Recorded data »
☆ ☆ ☆ ☆ ☆

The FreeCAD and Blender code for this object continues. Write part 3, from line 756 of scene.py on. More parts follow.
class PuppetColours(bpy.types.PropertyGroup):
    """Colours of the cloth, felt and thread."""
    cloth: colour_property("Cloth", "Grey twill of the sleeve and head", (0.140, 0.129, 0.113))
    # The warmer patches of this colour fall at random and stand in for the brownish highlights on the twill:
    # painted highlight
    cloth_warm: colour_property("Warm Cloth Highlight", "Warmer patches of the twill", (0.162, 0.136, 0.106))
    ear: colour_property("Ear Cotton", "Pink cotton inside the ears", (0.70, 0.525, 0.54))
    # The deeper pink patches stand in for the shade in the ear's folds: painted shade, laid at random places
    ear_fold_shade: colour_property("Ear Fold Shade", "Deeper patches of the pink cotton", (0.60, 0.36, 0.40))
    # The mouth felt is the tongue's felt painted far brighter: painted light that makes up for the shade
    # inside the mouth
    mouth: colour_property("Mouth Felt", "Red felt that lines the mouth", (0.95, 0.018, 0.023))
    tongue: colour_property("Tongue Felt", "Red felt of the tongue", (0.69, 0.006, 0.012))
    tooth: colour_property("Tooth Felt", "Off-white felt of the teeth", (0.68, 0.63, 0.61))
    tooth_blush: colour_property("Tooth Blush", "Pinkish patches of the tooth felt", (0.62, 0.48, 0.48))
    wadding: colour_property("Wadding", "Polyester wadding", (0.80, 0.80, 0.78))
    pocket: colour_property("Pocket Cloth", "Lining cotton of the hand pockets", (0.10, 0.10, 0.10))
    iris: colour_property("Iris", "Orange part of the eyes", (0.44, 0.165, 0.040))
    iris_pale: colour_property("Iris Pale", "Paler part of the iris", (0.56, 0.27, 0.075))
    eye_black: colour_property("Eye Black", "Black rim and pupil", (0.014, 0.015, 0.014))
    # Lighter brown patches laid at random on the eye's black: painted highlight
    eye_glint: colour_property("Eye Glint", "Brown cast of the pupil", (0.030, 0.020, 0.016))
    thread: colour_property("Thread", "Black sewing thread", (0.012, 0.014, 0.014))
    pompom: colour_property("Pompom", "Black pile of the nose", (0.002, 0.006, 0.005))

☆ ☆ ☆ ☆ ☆

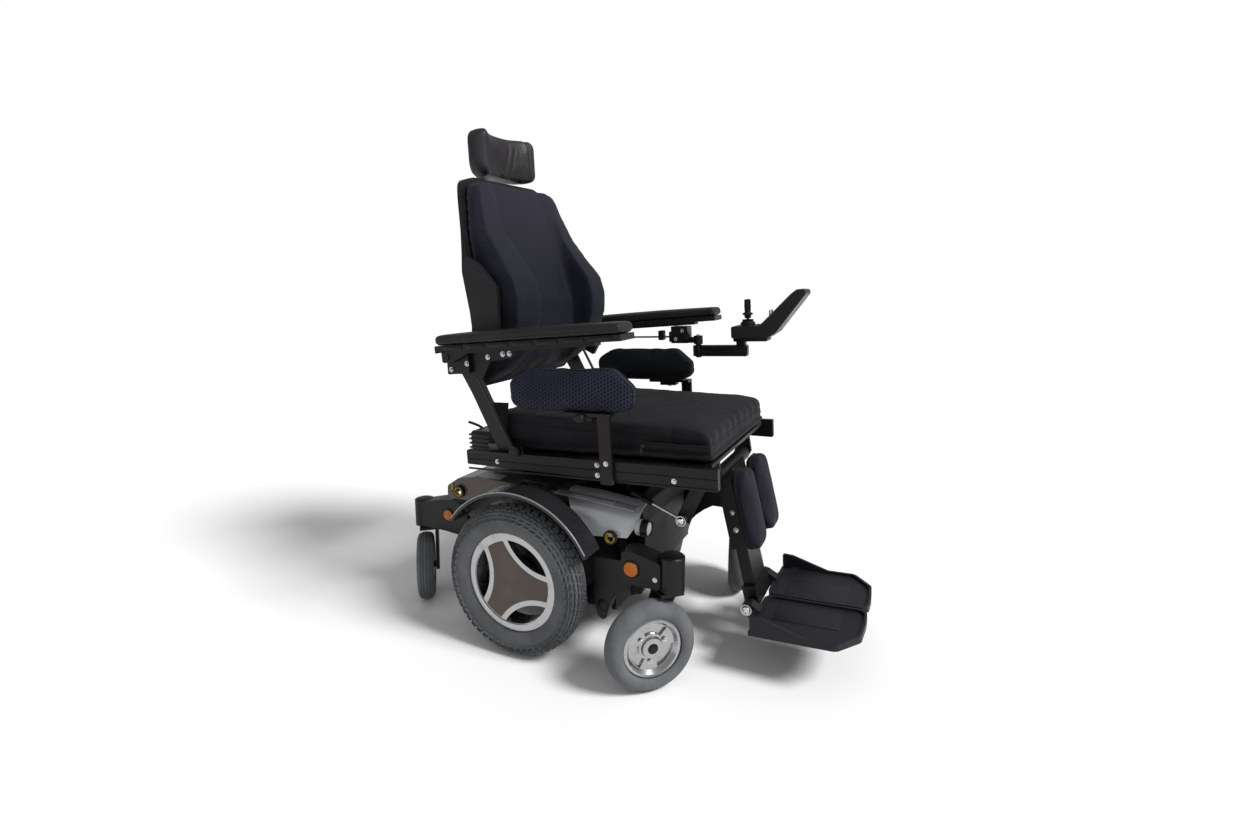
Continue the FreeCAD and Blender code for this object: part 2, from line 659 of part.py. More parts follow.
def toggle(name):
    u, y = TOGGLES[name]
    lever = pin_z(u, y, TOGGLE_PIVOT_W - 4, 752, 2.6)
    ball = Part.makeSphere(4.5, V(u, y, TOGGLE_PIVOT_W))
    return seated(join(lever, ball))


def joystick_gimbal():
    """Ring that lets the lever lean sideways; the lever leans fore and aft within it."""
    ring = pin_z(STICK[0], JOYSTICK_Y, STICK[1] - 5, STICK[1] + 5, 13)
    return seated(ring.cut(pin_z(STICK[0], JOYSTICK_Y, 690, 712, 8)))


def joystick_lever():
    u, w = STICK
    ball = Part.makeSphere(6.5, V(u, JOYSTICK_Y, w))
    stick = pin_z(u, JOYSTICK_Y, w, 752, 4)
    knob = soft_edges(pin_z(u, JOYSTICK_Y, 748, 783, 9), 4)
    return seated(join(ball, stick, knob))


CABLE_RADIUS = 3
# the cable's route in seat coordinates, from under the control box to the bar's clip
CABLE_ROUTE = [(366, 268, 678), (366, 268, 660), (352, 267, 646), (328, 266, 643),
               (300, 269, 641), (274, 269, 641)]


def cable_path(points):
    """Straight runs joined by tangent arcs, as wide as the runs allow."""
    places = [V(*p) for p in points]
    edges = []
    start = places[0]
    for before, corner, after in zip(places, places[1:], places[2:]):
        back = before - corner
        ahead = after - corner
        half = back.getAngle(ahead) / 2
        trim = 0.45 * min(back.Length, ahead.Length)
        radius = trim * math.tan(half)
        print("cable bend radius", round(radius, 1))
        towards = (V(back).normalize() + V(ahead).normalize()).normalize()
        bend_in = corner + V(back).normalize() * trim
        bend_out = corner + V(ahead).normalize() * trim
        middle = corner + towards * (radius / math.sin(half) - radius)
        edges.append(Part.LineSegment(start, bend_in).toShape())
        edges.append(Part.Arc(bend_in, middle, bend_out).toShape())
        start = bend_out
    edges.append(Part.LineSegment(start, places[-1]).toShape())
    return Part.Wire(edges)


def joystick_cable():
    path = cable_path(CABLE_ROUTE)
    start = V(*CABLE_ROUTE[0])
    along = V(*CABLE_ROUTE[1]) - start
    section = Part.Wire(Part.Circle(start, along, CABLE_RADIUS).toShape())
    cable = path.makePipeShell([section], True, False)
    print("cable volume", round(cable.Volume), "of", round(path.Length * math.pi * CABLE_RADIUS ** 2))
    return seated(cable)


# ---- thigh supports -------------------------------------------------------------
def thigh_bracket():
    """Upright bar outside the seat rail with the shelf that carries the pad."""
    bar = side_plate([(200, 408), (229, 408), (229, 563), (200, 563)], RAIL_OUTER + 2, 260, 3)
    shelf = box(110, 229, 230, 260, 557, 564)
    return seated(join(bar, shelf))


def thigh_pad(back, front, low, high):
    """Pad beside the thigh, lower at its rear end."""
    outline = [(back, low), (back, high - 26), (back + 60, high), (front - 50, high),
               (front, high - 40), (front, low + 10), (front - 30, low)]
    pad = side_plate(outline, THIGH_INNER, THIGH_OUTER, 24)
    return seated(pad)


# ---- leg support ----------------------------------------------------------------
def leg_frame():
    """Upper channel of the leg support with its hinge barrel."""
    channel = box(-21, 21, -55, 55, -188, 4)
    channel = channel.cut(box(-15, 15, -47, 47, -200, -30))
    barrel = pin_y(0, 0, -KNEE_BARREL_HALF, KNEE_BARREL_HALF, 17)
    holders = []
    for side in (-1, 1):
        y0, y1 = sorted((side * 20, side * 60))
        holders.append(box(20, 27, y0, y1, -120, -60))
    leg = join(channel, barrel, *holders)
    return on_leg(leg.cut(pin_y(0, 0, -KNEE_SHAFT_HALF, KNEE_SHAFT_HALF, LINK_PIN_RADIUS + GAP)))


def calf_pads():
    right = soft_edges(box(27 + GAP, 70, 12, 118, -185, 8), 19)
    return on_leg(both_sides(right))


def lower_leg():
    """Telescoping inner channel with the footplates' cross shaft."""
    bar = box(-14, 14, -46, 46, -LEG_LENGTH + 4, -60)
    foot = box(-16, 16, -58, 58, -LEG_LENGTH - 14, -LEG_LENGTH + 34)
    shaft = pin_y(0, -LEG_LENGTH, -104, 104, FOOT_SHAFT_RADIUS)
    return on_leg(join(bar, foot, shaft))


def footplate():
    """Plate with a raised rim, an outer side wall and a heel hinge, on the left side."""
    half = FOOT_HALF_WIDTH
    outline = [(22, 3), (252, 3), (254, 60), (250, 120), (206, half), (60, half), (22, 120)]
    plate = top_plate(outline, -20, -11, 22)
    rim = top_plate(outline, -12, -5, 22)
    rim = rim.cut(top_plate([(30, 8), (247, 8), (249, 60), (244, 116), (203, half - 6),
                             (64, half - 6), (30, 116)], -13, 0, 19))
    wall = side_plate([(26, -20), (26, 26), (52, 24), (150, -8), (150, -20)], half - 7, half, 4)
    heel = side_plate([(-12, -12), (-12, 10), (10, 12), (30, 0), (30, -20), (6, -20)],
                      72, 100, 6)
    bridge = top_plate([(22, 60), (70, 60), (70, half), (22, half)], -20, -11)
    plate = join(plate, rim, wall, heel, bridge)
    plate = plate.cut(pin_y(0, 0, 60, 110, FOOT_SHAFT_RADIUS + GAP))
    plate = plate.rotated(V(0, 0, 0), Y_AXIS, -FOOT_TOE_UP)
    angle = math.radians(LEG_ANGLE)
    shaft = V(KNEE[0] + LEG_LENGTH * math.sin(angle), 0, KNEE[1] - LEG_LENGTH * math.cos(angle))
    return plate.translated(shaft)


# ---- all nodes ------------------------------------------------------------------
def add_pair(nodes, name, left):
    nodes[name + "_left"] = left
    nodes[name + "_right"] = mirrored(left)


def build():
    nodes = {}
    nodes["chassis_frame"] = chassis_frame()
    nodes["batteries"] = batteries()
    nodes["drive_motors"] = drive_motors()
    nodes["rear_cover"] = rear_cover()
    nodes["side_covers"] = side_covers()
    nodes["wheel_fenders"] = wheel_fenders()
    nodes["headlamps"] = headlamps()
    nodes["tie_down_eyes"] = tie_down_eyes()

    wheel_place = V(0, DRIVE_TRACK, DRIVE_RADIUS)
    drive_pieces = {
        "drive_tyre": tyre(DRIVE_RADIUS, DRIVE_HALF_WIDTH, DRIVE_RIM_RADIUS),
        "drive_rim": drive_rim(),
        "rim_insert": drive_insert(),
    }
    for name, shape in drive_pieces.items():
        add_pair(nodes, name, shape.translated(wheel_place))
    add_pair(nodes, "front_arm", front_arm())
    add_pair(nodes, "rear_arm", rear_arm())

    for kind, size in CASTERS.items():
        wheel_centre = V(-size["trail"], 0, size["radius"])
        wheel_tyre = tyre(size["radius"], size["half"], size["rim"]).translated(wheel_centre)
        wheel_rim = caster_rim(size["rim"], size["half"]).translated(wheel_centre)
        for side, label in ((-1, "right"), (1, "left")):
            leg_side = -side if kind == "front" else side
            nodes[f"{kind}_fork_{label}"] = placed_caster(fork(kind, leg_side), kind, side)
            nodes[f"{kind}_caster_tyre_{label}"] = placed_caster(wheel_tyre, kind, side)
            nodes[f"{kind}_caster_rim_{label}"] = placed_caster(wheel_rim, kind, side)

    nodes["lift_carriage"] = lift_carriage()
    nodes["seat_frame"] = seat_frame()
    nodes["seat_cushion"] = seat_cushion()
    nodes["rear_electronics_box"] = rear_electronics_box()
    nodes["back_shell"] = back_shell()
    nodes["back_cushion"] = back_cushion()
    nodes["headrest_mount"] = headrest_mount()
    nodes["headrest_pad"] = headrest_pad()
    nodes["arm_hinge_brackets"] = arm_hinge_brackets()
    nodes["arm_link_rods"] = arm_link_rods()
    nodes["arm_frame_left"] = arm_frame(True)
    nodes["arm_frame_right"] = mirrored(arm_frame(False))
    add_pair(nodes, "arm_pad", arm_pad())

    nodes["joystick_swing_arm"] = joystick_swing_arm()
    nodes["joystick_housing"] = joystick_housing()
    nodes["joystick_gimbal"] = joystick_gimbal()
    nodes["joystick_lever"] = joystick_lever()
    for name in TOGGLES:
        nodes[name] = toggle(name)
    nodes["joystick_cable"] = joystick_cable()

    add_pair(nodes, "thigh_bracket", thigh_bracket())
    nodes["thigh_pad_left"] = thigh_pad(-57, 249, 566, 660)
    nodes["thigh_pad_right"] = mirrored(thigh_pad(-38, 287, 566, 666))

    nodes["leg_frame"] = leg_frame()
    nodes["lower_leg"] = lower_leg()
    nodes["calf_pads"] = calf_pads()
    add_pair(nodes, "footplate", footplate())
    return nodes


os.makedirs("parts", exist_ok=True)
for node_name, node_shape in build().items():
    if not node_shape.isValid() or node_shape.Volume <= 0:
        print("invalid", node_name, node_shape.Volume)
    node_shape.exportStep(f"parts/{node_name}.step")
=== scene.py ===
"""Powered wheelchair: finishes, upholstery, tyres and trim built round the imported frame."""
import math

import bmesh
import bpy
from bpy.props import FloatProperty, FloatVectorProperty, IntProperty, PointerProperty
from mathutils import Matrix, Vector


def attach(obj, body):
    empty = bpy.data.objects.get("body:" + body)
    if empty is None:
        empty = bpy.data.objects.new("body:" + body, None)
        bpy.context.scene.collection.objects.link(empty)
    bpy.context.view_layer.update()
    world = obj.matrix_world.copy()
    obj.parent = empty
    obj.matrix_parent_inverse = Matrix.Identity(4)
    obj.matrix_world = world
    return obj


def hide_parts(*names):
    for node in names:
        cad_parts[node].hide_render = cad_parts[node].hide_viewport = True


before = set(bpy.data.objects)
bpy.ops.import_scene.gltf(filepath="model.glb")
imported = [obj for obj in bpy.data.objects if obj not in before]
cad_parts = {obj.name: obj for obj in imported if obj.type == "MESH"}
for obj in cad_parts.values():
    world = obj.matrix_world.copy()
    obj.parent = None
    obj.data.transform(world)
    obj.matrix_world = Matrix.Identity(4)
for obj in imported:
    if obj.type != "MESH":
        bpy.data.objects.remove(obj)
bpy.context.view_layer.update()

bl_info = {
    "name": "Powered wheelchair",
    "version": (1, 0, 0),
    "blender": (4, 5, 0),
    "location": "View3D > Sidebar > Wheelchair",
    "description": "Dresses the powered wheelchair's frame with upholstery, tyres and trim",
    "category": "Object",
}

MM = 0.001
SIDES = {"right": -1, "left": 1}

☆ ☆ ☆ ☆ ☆

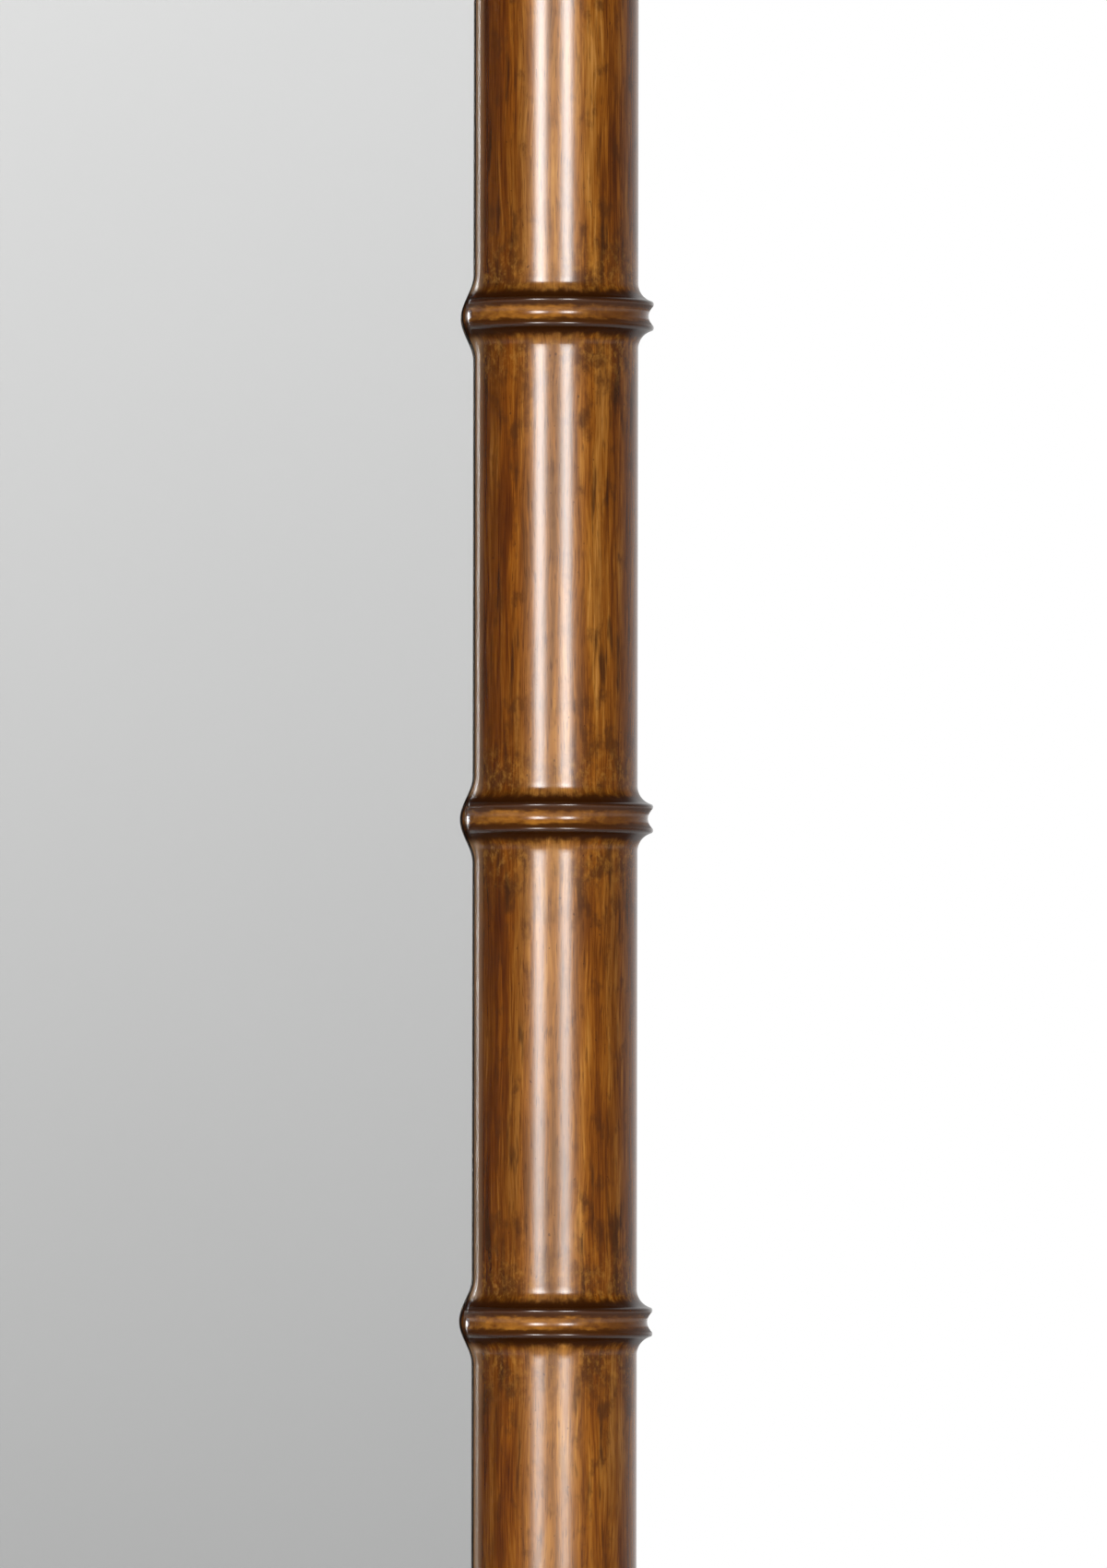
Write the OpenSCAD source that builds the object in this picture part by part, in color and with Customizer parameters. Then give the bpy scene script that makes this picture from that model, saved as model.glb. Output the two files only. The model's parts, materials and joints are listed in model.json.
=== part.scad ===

☆ ☆ ☆ ☆ ☆

Aim » Output exactly one stretch of the listing: from the line containing "Continue the FreeCAD" through the line containing "690, 712, 8)))", both end lines included.

Task answer »
Continue the FreeCAD and Blender code for this object: part 2, from line 659 of part.py. More parts follow.
def toggle(name):
    u, y = TOGGLES[name]
    lever = pin_z(u, y, TOGGLE_PIVOT_W - 4, 752, 2.6)
    ball = Part.makeSphere(4.5, V(u, y, TOGGLE_PIVOT_W))
    return seated(join(lever, ball))


def joystick_gimbal():
    """Ring that lets the lever lean sideways; the lever leans fore and aft within it."""
    ring = pin_z(STICK[0], JOYSTICK_Y, STICK[1] - 5, STICK[1] + 5, 13)
    return seated(ring.cut(pin_z(STICK[0], JOYSTICK_Y, 690, 712, 8)))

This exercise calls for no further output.